Entries with model source code
◆ ◆ ◆ ◆ ◆
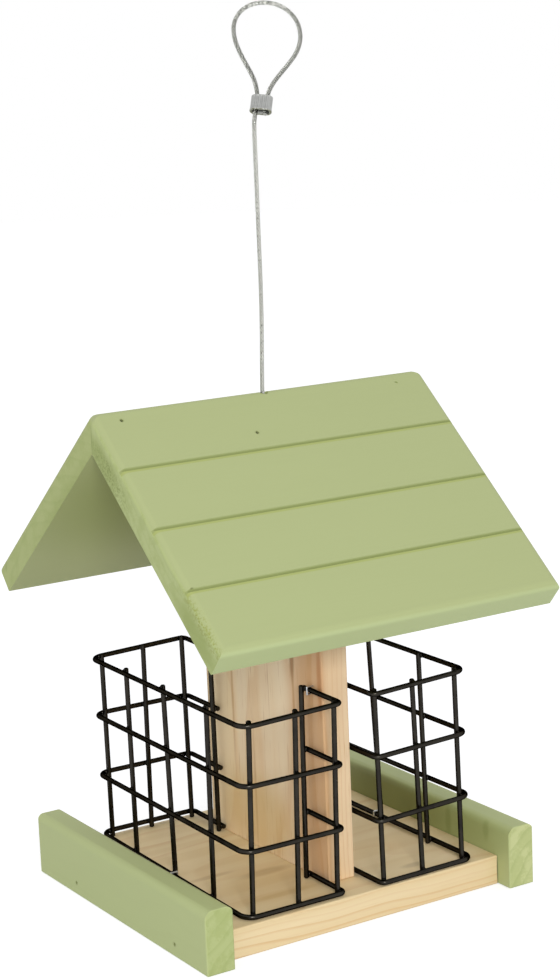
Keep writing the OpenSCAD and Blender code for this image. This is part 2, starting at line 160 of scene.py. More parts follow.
def seen_rays(tree: Tree) -> Node:
    """Tells the rays that end in the picture from those that only light it.

    Args:
        tree: Node tree of a material or the world.

    Returns:
        Mask that is 1 for rays from the camera, in mirrors and through clear pieces.
    """
    path = add(tree, "LightPath").outputs
    mirrored = add(tree, "Math", {0: path["Is Camera Ray"], 1: path["Is Glossy Ray"]}, operation="MAXIMUM")
    return add(tree, "Math", {0: mirrored, 1: path["Is Transmission Ray"]}, operation="MAXIMUM")


def show(name: str, data: bpy.types.ID) -> bpy.types.Object:
    """Puts new data into the scene.

    Args:
        name: Name of the object.
        data: Its mesh, curve, lamp or camera.

    Returns:
        The new object at the origin.
    """
    made = bpy.data.objects.new(name, data)
    bpy.context.scene.collection.objects.link(made)
    return made


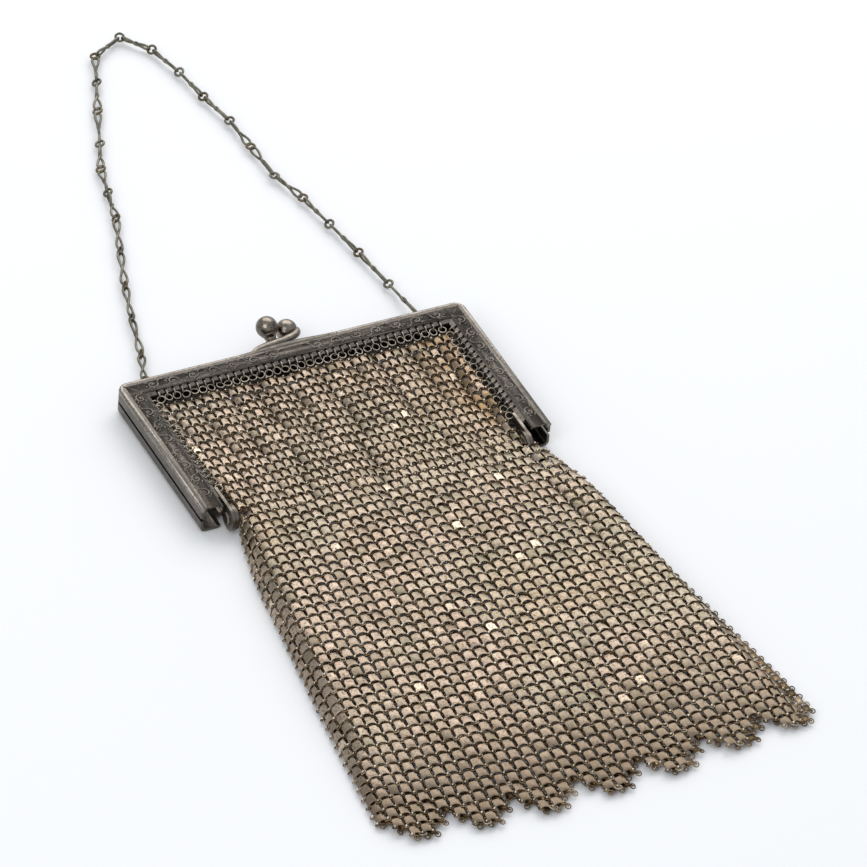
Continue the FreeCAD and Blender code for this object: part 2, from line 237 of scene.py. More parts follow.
◆ ◆ ◆ ◆ ◆
Each line of the listing should be echoed back exactly.

#### TASK SOLUTION:
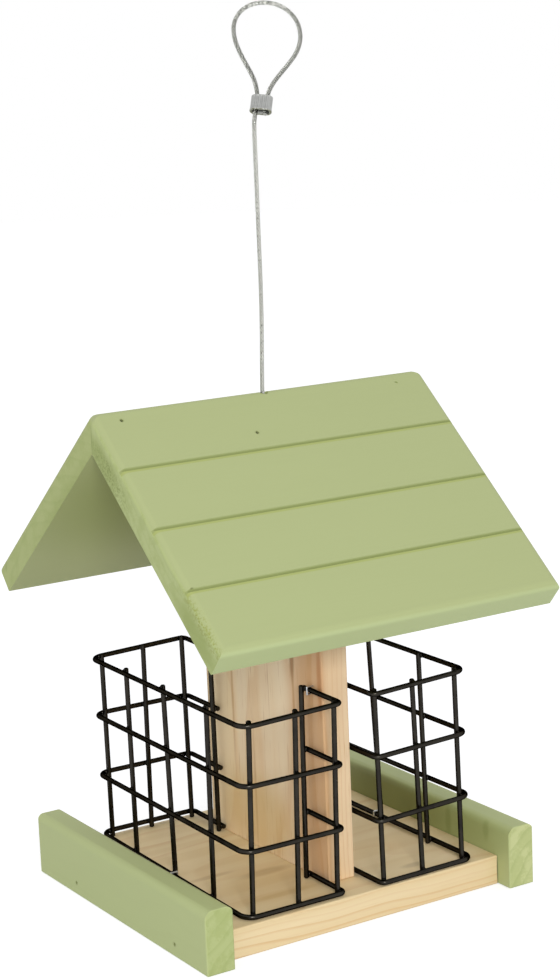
Keep writing the OpenSCAD and Blender code for this image. This is part 2, starting at line 160 of scene.py. More parts follow.
def seen_rays(tree: Tree) -> Node:
    """Tells the rays that end in the picture from those that only light it.

    Args:
        tree: Node tree of a material or the world.

    Returns:
        Mask that is 1 for rays from the camera, in mirrors and through clear pieces.
    """
    path = add(tree, "LightPath").outputs
    mirrored = add(tree, "Math", {0: path["Is Camera Ray"], 1: path["Is Glossy Ray"]}, operation="MAXIMUM")
    return add(tree, "Math", {0: mirrored, 1: path["Is Transmission Ray"]}, operation="MAXIMUM")


def show(name: str, data: bpy.types.ID) -> bpy.types.Object:
    """Puts new data into the scene.

    Args:
        name: Name of the object.
        data: Its mesh, curve, lamp or camera.

    Returns:
        The new object at the origin.
    """
    made = bpy.data.objects.new(name, data)
    bpy.context.scene.collection.objects.link(made)
    return made


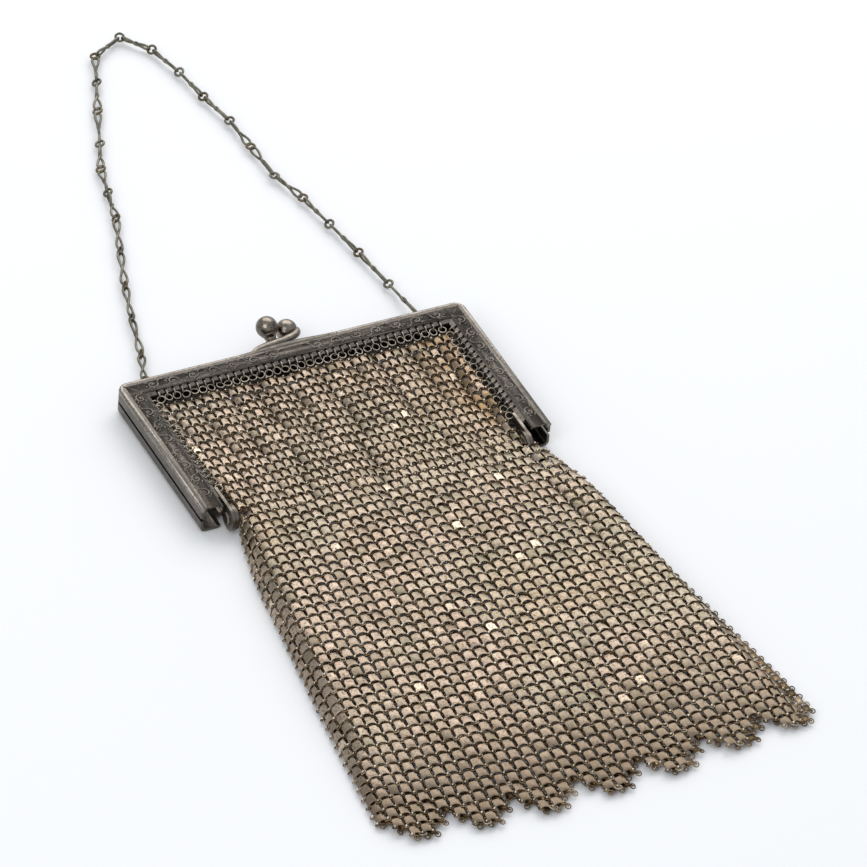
Continue the FreeCAD and Blender code for this object: part 2, from line 237 of scene.py. More parts follow.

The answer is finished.